Changes introduced in 2012 altered how a person’s state pension is calculated.

Last week, Social Protection Minister Regina Doherty said she would deal with the pensions issue at Cabinet today, however, no such report was brought.
Last week, Social Protection Minister Regina Doherty said she would deal with the pensions issue at Cabinet today, however, no such report was brought.
Image: Leah Farrell

DESPITE PROMISES FROM the Social Protection Minister Regina Doherty last week, there will be no quick solution for people whose State pension payments have been reduced.

Changes introduced in 2012 altered how a person’s state pension is calculated, with the majority of those impacted being women who took time out of work to raise families.

In the Dáil last week, Doherty made it clear she would bring a memorandum to the Cabinet today to deal with the issue.

Doherty told the chamber that her officials had been carefully examining the different approaches that could be taken to address it.

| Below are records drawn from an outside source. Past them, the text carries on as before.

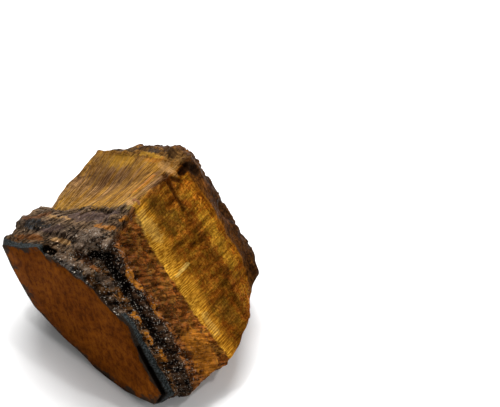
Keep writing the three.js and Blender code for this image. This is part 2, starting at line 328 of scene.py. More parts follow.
# %% [markdown]
# The break is made of a few patterns. Scoops and facets belong to the nearest of many
# scattered points: a scoop is a bowl with sharp edges around its point, and a facet is a
# plane that is tilted its own way. Folded noise, which takes the absolute value, makes
# rounded ridges with sharp valleys. Terraces cut the noise into steps. The noise is given
# a seed first, because the tilts would otherwise be new ones in each run.

# %% Patterns of the break
SEED = 1
FAR_APART = 7.7
TREADS = 3.5
noise.seed_set(SEED)


def scoops(point, size):
    distance = noise.voronoi(point / size)[0][0]
    return distance * distance - 0.25


def facets(point, size):
    middle = noise.voronoi(point / size)[1][0]
    tilt = noise.noise_vector(middle * FAR_APART)
    return size * ((point / size - middle).dot(tilt) + 0.25 * tilt.x)


def thread_noise(fibre, width, length):
    return noise.noise(Vector((fibre.x / width, fibre.y / length, fibre.z / width)))


def folded(fibre, width, length):
    return abs(thread_noise(fibre, width, length))


def terraces(fibre, width, length):
    level = TREADS * thread_noise(fibre, width, length)
    whole = math.floor(level)
    return (whole + smooth_step(0.55, 1.0, level - whole)) / TREADS


print("a scoop and a facet:", scoops(Vector((1, 2, 3)), 1.5), facets(Vector((1, 2, 3)), 1.5))

# %% [markdown]
# Each kind of break is a sum of these patterns. The number in front of a pattern weighs
# it, and the numbers inside are its sizes in millimetres. Ironstone breaks into hackle:
# flat facets, smaller scoops, and terraces, because the grains let go at different
# lengths. On the roof the hackle is drawn out into ribs. Silk shows bundles of fibre, and
# past the first gold on the cheek the bundles are chipped.

# %% Hackle and silk
CHIPPED_SILK = (17.5, 20.0)


def drawn_out(fibre, stretch):
    return Vector((fibre.x, fibre.y / stretch, fibre.z))


def hackle(place, fibre):
    grain = noise.fractal(place / 0.8, 0.7, 2.0, 3)
    drawn = drawn_out(fibre, 1.7)
    rough = 0.35 * facets(place, 2.4) + 0.3 * facets(drawn, 1.1) + 0.15 * scoops(drawn, 1.0)
    return rough + 0.08 * grain + 0.3 * terraces(fibre, 1.0, 3.0)


def drawn_hackle(fibre):
    ribs = 0.6 * folded(fibre, 0.6, 9.0) + 1.0 * folded(fibre, 1.2, 14.0)
    planes = 0.3 * facets(drawn_out(fibre, 4.0), 2.0)
    return planes + 0.9 * ribs + 0.3 * terraces(fibre, 1.4, 9.0) - 0.25


def silk(place, fibre, roof):
    bundles = 0.14 * folded(fibre, 1.0, 14.0) + 0.1 * folded(fibre, 0.45, 9.0)
    chipped = (1 - roof) * smooth_step(*CHIPPED_SILK, place.y)
    chips = 0.3 * scoops(drawn_out(fibre, 1.8), 1.5)
    return bundles - 0.05 + chipped * (chips + 0.25 * terraces(fibre, 1.3, 3.5))


print("silk at one place:", silk(Vector((5, 18, 30)), Vector((1, 18, 0)), 0.0))

# %% [markdown]
# Ironstone lies in front of the silk and behind it, so its share follows from the depth.
# The slate rim beside the sawn face has a gap around the ridge. The rim, the crust on top
# and the far left broke more evenly than the rest, so their relief is calmed.

# %% Ironstone and calm places
SEAM_BLUR = 0.25
CRUST_BLUR = (0.6, 0.4)
RIM_GAP_X = 1
RIM_GAP_HALF = (9, 11)
TOP_CRUST = (29, 31, 34.5, 36)
FAR_LEFT_X = (-24, -16)
RIM_CALM = 0.85
CRUST_CALM = 0.8
ROOF_CRUST_EASE = 0.3
FAR_LEFT_RELIEF = 0.35


def ironstone_share(depth):
    front = 1 - smooth_step(GOLD_START - SEAM_BLUR, GOLD_START + SEAM_BLUR, depth)
    crust = smooth_step(CRUST_START - CRUST_BLUR[0], CRUST_START + CRUST_BLUR[1], depth)
    return max(front, crust)


def rim_share(place, roof):
    end = RIM_END + (ROOF_RIM_END - RIM_END) * roof
    beside_gap = smooth_step(*RIM_GAP_HALF, abs(place.x - RIM_GAP_X))
    return (1 - smooth_step(end - 0.1, end + 0.3, place.y)) * beside_gap


def calm_share(place, roof):
    start, full, fading, end = TOP_CRUST
    top_crust = smooth_step(start, full, place.y) * (1 - smooth_step(fading, end, place.y))
    crust_calm = CRUST_CALM - ROOF_CRUST_EASE * roof
    calm = (1 - RIM_CALM * rim_share(place, roof)) * (1 - crust_calm * top_crust)
    inside = smooth_step(*FAR_LEFT_X, place.x)
    return calm * (FAR_LEFT_RELIEF + (1 - FAR_LEFT_RELIEF) * inside)


print("ironstone at the front, in the gold and behind:", *map(ironstone_share, (5, 20, 35)))

# %% [markdown]
# The relief at a place is the hackle or the silk that belongs there. The seam between the
# two wanders a little, and on the roof it runs out in spikes along the fibres. The ridge
# is worn and chipped. From the start of the plain crust on, the grain no longer follows
# the fibres.

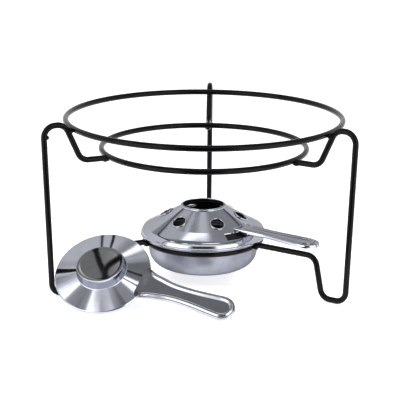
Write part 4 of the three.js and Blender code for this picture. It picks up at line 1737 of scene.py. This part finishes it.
@dataclass
class Studio:
    """The photograph's viewpoint on a pale floor, with soft light.

    The camera's place is in millimetres from the stand's axis, and all other lengths are metres.
    """

    camera_place: tuple[float, float, float] = (1.3, -991.46, 341.33)
    pitch: float = 15.528
    yaw: float = -0.240
    roll: float = -0.438
    focal_pixels: float = 1238.15
    picture_width: float = 400.0
    sensor: float = 36.0
    clip: tuple[float, float] = (0.01, 50.0)
    floor_half_side: float = 6.0
    floor_color: tuple[float, float, float] = (0.82, 0.82, 0.83)
    floor_roughness: float = 0.9
    floor_glow: float = 0.66
    room_light: float = 0.62
    lamp_aim_height: float = 0.06
    card_aim_height: float = 0.05

    def set_camera(self) -> None:
        """Puts the camera where the photograph was taken from."""
        yaw, pitch, roll = (math.radians(v) for v in (self.yaw, self.pitch, self.roll))
        level = math.cos(pitch)
        ahead = Vector((math.sin(yaw) * level, math.cos(yaw) * level, -math.sin(pitch)))
        right = Vector((math.cos(yaw), -math.sin(yaw), 0))
        above = right.cross(ahead)
        across = right * math.cos(roll) - above * math.sin(roll)
        upright = right * math.sin(roll) + above * math.cos(roll)
        matrix = Matrix((across, upright, -ahead)).transposed().to_4x4()
        matrix.translation = AXIS + Vector(self.camera_place) * MM
        data = bpy.data.cameras.new("camera")
        data.sensor_width = self.sensor
        data.lens = self.focal_pixels / self.picture_width * self.sensor
        data.clip_start, data.clip_end = self.clip
        camera = linked("camera", data)
        camera.matrix_world = matrix
        bpy.context.scene.camera = camera

    def set_floor(self) -> None:
        """Lays the pale floor, which keeps the object's shadow."""
        half = self.floor_half_side
        mesh = bpy.data.meshes.new("floor")
        mesh.from_pydata([(x * half, y * half, 0) for x, y in SQUARE], [], [(0, 1, 2, 3)])
        floor = linked("floor", mesh)
        material = bpy.data.materials.new("pale floor")
        material.use_nodes = True
        tree = material.node_tree
        shader = tree.nodes["Principled BSDF"]
        shader.inputs["Base Color"].default_value = (*self.floor_color, 1)
        shader.inputs["Roughness"].default_value = self.floor_roughness
        shader.inputs["Specular IOR Level"].default_value = 0.0
        glow = add_node(tree, "ShaderNodeEmission", {"Color": WHITE, "Strength": self.floor_glow})
        seen = self.seen_by_eye_or_mirror(tree)
        masked = add_node(tree, "ShaderNodeMixShader", {0: seen})
        tree.links.new(glow.outputs[0], masked.inputs[2])
        both = add_node(tree, "ShaderNodeAddShader", {0: shader.outputs[0], 1: masked.outputs[0]})
        tree.links.new(both.outputs[0], tree.nodes["Material Output"].inputs["Surface"])
        mesh.materials.append(material)

    def seen_by_eye_or_mirror(self, tree: bpy.types.NodeTree) -> bpy.types.NodeSocket:
        """Tells the rays that see the surroundings from those that light.

        Args:
            tree: The material's or the world's tree.

        Returns:
            A socket that is 1 for rays from the camera, from metal and through glass, and 0 for others.
        """
        path = add_node(tree, "ShaderNodeLightPath")
        first = add_node(tree, "ShaderNodeMath", {
            0: path.outputs["Is Camera Ray"], 1: path.outputs["Is Glossy Ray"],
        }, operation="MAXIMUM")
        both = add_node(tree, "ShaderNodeMath", {
            0: first.outputs[0], 1: path.outputs["Is Transmission Ray"],
        }, operation="MAXIMUM")
        return both.outputs[0]

    def set_world(self) -> None:
        """Fills the room with even light and a white background."""
        world = bpy.data.worlds.new("studio")
        bpy.context.scene.world = world
        world.use_nodes = True
        tree = world.node_tree
        background = tree.nodes["Background"]
        background.inputs["Color"].default_value = WHITE
        seen = self.seen_by_eye_or_mirror(tree)
        strength = add_node(tree, "ShaderNodeMapRange", {
            "Value": seen, "To Min": self.room_light, "To Max": 1.0,
        })
        tree.links.new(strength.outputs["Result"], background.inputs["Strength"])

    def add_lamp(self, lamp: Lamp) -> None:
        """Hangs a lamp that faces the burner.

        Args:
            lamp: The lamp.
        """
        data = bpy.data.lights.new(lamp.name, "AREA")
        data.size = lamp.size
        data.energy = lamp.power
        hung = linked(lamp.name, data)
        hung.location = AXIS + Vector(lamp.place)
        aim = AXIS + Vector((0, 0, self.lamp_aim_height)) - hung.location
        hung.rotation_euler = aim.to_track_quat("-Z", "Y").to_euler()
        hung.visible_glossy = False

    def card_mask(self, tree: bpy.types.NodeTree, soft: float) -> bpy.types.NodeSocket:
        """Gives a card its soft edge.

        Args:
            tree: The card's tree.
            soft: The width of the fade, as a share of half a side.

        Returns:
            A socket that is 1 in the card's middle and fades to 0 at its edges.
        """
        half = 0.5
        uv = add_node(tree, "ShaderNodeTexCoord").outputs["UV"]
        place = add_node(tree, "ShaderNodeSeparateXYZ", {0: uv})
        fades = []
        for axis in ("X", "Y"):
            shifted = add_node(tree, "ShaderNodeMath", {
                0: place.outputs[axis], 1: half,
            }, operation="SUBTRACT")
            away = add_node(tree, "ShaderNodeMath", {0: shifted.outputs[0]}, operation="ABSOLUTE")
            fades.append(add_node(tree, "ShaderNodeMapRange", {
                "Value": away.outputs[0], "From Min": half - soft * half, "From Max": half,
                "To Min": 1.0, "To Max": 0.0,
            }, interpolation_type="SMOOTHSTEP").outputs["Result"])
        both = add_node(tree, "ShaderNodeMath", {0: fades[0], 1: fades[1]}, operation="MULTIPLY")
        return both.outputs[0]

    def add_card(self, card: Card) -> None:
        """Hangs a card.

        Args:
            card: The card.
        """
        center = AXIS + Vector(card.place)
        turn = Matrix.Rotation(math.radians(card.turn), 3, "Z")
        if card.faces_burner:
            aim = AXIS + Vector((0, 0, self.card_aim_height)) - center
            turn = aim.to_track_quat("-Z", "Y").to_matrix()
        width, depth = card.size
        corners = [center + turn @ Vector((x * width / 2, y * depth / 2, 0)) for x, y in SQUARE]
        mesh = bpy.data.meshes.new(card.name)
        mesh.from_pydata([tuple(corner) for corner in corners], [], [(0, 1, 2, 3)])
        mesh.uv_layers.new(name="UVMap").data.foreach_set("uv", [0, 0, 1, 0, 1, 1, 0, 1])
        material = bpy.data.materials.new(card.name)
        material.use_nodes = True
        tree = material.node_tree
        glow = add_node(tree, "ShaderNodeEmission", {"Color": WHITE, "Strength": card.tone})
        clear = add_node(tree, "ShaderNodeBsdfTransparent")
        mask = self.card_mask(tree, card.soft)
        soft = add_node(tree, "ShaderNodeMixShader", {0: mask, 1: clear.outputs[0]})
        tree.links.new(glow.outputs[0], soft.inputs[2])
        tree.links.new(soft.outputs[0], tree.nodes["Material Output"].inputs["Surface"])
        mesh.materials.append(material)
        hung = linked(card.name, mesh)
        hung.visible_camera = False
        hung.visible_diffuse = False
        hung.visible_shadow = False
        hung.visible_transmission = False

    def build(self) -> None:
        """Sets up the view, the camera, the floor, the lamps and the cards."""
        bpy.context.scene.view_settings.view_transform = "Standard"
        self.set_camera()
        self.set_floor()
        self.set_world()
        for lamp in LAMPS:
            self.add_lamp(lamp)
        for card in CARDS:
            self.add_card(card)


def main() -> None:
    """Builds the studio and every sub-assembly, in order."""
    logging.basicConfig(level=logging.INFO, format="%(name)s: %(message)s")
    Studio().build()
    shop = Workshop()
    for assembly in (WireStand(shop), Burner(shop), Snuffer(shop)):
        assembly.build()
        LOG.info("%s is done", type(assembly).__name__)


if __name__ == "__main__":
    main()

“The process is actually very nearly completed. I had a meeting with my officials yesterday. I had hoped to bring the matter to the Cabinet today but I did not want to bring something that was … three-quarters baked. I have no doubt I will have it [finished] in the next couple of days,” she said.

However, no such memo came to Cabinet today.

The Taoiseach was asked today why there had been a U-turn on the issue, and how long pensioners had to wait for it to be fixed.

“No report of that nature came to Cabinet today… We have a solution, which is a new approach to calculating the State pension contributory, namely, the total contributions approach. It will come into effect in 2020. It will need to be legislated for.

“However, in the meantime, the Minister and her officials and officials of the Department of Public Expenditure and Reform are exploring interim proposals. However, we do not have them worked up or costed yet, and that will take a number of weeks,” he said.

Leo Varadkar later said the “interim measures” that may be introduced, will not be in place “for quite some time”.

There was speculation that the pension debacle would not be dealt with before the next Budget, however, today sources said it may be dealt with before next October.

A government spokesperson later said the department was “waiting to get a clear picture” of how the change in the pensions system has affected people, adding that it is looking for the best way forward.

“We will deal with this… it is still very much on the cards,” added the spokesperson.